Return all lines from the listing below in which the string "lifts" occurs.

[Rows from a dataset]
>> begin

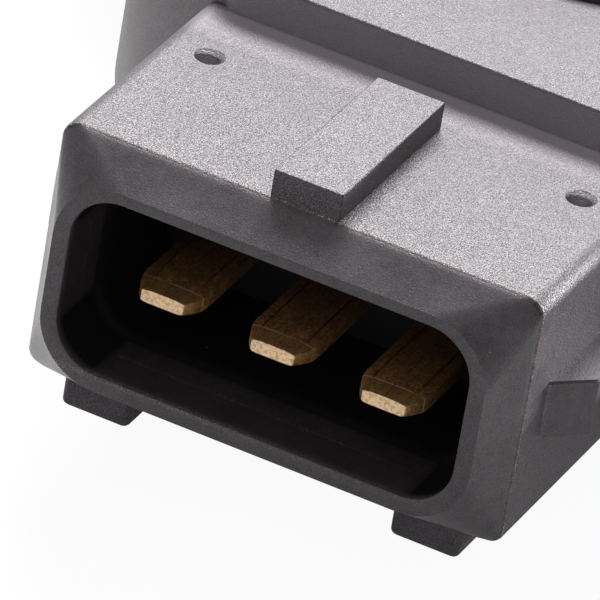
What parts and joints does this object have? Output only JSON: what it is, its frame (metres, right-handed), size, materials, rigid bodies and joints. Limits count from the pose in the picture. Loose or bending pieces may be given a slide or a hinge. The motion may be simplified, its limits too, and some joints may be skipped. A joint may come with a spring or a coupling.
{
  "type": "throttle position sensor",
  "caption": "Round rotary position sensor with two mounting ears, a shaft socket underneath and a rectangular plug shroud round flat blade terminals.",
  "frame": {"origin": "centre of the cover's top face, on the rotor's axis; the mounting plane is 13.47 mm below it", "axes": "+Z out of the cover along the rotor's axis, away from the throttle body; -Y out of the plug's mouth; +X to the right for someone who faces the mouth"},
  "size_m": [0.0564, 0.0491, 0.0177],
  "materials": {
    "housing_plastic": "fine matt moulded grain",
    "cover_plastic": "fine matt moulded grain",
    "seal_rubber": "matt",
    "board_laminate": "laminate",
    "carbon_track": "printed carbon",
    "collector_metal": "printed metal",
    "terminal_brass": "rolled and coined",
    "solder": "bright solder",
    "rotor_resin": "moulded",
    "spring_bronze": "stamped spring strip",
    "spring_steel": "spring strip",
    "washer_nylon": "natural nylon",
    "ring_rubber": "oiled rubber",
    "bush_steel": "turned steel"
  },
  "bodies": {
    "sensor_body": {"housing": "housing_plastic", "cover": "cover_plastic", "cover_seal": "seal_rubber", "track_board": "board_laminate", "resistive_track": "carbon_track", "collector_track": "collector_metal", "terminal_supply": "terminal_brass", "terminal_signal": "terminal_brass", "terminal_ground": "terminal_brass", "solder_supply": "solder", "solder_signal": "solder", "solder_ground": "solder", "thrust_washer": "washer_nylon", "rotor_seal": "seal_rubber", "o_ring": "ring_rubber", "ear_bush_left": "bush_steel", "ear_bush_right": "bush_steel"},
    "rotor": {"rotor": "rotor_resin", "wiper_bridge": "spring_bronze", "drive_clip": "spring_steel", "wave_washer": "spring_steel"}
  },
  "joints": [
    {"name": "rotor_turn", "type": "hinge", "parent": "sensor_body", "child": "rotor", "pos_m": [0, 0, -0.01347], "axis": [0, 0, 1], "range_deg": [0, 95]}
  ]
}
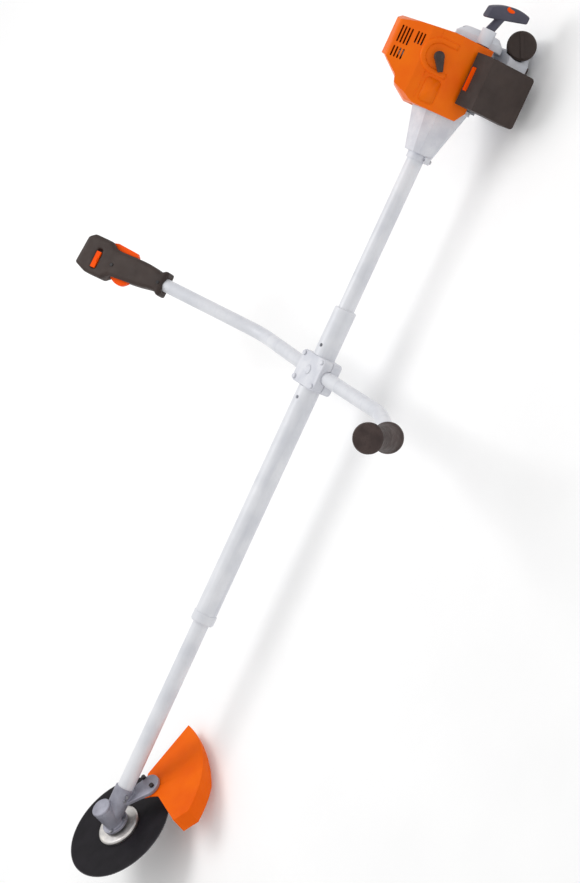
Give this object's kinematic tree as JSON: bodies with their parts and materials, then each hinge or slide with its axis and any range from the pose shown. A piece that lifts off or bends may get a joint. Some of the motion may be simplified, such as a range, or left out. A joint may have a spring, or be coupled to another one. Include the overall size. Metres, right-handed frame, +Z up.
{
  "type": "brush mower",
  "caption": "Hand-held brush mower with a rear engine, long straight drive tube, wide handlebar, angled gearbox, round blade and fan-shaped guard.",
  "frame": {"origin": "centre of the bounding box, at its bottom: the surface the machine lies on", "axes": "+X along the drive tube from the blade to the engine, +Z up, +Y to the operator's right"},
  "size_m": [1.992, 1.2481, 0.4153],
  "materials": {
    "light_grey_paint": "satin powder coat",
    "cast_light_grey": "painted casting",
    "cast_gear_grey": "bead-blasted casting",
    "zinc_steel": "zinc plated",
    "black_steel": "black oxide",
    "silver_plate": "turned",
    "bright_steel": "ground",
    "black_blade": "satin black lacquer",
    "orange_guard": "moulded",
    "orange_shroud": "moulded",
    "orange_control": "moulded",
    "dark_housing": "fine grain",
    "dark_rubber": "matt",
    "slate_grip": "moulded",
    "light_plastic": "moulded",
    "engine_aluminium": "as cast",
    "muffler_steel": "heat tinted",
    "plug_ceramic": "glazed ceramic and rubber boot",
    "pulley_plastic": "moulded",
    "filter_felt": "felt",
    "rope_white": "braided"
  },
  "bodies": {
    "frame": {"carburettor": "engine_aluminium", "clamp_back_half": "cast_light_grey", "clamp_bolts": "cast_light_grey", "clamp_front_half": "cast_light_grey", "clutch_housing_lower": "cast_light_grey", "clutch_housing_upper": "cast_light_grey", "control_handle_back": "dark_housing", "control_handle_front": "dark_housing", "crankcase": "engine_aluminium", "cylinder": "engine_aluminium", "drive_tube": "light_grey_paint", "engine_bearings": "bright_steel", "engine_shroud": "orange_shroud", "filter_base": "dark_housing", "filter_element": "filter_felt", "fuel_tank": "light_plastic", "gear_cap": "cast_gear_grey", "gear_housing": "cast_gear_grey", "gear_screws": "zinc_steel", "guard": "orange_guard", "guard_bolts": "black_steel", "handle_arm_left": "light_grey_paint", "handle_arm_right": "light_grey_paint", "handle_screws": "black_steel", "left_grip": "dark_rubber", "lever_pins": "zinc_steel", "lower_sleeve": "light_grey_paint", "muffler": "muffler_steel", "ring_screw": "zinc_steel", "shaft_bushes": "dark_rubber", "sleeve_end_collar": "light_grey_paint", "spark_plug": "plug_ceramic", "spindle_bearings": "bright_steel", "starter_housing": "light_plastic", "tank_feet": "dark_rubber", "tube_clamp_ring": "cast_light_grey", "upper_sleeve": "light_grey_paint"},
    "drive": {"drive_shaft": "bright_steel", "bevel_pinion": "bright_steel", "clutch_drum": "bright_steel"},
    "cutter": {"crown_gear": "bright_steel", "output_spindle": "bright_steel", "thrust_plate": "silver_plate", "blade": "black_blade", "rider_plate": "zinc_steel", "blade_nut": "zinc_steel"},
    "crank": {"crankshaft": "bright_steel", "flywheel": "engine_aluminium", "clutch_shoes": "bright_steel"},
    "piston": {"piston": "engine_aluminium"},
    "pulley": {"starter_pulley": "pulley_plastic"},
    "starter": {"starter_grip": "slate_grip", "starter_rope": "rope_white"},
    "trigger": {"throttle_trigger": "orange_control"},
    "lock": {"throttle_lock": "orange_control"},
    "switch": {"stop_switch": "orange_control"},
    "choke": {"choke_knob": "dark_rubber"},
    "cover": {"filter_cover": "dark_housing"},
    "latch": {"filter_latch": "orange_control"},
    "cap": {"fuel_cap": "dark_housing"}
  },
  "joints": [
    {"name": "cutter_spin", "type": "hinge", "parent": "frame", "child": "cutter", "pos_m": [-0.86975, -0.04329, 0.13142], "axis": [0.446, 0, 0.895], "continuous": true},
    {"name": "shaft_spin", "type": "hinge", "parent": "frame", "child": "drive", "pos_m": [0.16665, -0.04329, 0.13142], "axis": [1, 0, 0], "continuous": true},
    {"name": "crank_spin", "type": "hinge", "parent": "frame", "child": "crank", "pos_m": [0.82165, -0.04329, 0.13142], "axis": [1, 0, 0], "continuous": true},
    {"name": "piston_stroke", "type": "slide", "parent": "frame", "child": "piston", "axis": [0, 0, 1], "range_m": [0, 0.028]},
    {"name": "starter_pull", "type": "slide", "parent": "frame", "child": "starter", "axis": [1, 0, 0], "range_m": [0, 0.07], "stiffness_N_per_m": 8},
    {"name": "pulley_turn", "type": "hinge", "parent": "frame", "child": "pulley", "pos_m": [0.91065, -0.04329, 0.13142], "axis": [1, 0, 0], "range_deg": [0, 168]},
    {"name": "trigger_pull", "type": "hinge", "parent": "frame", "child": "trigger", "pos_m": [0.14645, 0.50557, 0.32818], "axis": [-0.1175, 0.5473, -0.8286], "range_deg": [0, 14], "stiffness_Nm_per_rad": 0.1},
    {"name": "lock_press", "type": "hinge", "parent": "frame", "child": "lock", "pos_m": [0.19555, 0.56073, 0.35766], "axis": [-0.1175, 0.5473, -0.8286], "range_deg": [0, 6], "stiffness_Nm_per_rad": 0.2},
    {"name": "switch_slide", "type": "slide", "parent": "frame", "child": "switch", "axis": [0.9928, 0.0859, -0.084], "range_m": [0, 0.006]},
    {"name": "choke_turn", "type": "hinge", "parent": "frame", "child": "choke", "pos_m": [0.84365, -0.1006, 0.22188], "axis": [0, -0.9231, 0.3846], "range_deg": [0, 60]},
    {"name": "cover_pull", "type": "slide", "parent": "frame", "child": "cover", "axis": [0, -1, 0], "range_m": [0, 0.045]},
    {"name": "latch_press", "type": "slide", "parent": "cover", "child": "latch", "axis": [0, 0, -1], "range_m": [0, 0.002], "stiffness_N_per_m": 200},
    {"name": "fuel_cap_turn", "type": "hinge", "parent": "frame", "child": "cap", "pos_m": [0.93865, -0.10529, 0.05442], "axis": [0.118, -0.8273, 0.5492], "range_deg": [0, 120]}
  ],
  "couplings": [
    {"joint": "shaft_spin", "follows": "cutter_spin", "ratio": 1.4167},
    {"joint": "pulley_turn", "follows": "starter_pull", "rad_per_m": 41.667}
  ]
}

>> end
>> begin

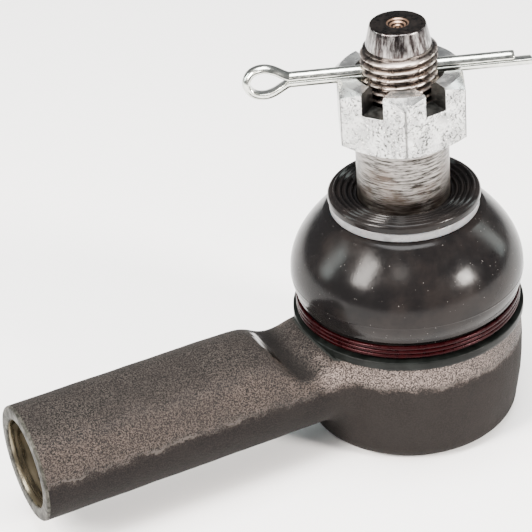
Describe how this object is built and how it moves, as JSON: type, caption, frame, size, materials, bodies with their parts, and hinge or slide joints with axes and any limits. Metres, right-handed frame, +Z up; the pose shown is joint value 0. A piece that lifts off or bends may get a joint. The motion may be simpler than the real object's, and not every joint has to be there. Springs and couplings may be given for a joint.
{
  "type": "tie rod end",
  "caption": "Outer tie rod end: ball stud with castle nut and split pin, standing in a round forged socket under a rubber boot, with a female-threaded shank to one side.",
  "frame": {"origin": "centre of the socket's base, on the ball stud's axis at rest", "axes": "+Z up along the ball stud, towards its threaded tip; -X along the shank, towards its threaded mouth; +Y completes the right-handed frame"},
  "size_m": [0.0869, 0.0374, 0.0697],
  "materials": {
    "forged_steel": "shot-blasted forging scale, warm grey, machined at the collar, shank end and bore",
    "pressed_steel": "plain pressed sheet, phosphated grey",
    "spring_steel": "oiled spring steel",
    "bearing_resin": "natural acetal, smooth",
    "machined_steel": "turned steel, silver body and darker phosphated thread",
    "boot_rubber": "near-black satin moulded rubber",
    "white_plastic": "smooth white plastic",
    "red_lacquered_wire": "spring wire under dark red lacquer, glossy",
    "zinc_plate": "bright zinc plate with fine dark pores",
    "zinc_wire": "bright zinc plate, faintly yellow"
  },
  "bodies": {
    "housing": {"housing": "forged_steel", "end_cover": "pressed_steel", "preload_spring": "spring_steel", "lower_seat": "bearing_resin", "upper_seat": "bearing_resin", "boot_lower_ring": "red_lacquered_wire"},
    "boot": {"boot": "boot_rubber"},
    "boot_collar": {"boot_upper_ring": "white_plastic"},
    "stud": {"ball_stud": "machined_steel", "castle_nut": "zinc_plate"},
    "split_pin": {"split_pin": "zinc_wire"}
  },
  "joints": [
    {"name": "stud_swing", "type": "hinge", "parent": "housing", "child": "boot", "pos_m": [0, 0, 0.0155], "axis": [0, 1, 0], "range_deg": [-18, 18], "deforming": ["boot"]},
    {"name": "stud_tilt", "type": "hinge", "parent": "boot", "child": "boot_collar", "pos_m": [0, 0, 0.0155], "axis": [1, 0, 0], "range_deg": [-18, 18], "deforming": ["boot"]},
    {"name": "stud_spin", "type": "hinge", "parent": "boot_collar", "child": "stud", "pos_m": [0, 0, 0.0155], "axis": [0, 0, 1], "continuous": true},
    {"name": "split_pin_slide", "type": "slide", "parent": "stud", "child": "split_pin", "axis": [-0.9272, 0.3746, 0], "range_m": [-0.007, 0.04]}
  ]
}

>> end

ANSWER TO THE EXERCISE —
Give this object's kinematic tree as JSON: bodies with their parts and materials, then each hinge or slide with its axis and any range from the pose shown. A piece that lifts off or bends may get a joint. Some of the motion may be simplified, such as a range, or left out. A joint may have a spring, or be coupled to another one. Include the overall size. Metres, right-handed frame, +Z up.
Describe how this object is built and how it moves, as JSON: type, caption, frame, size, materials, bodies with their parts, and hinge or slide joints with axes and any limits. Metres, right-handed frame, +Z up; the pose shown is joint value 0. A piece that lifts off or bends may get a joint. The motion may be simpler than the real object's, and not every joint has to be there. Springs and couplings may be given for a joint.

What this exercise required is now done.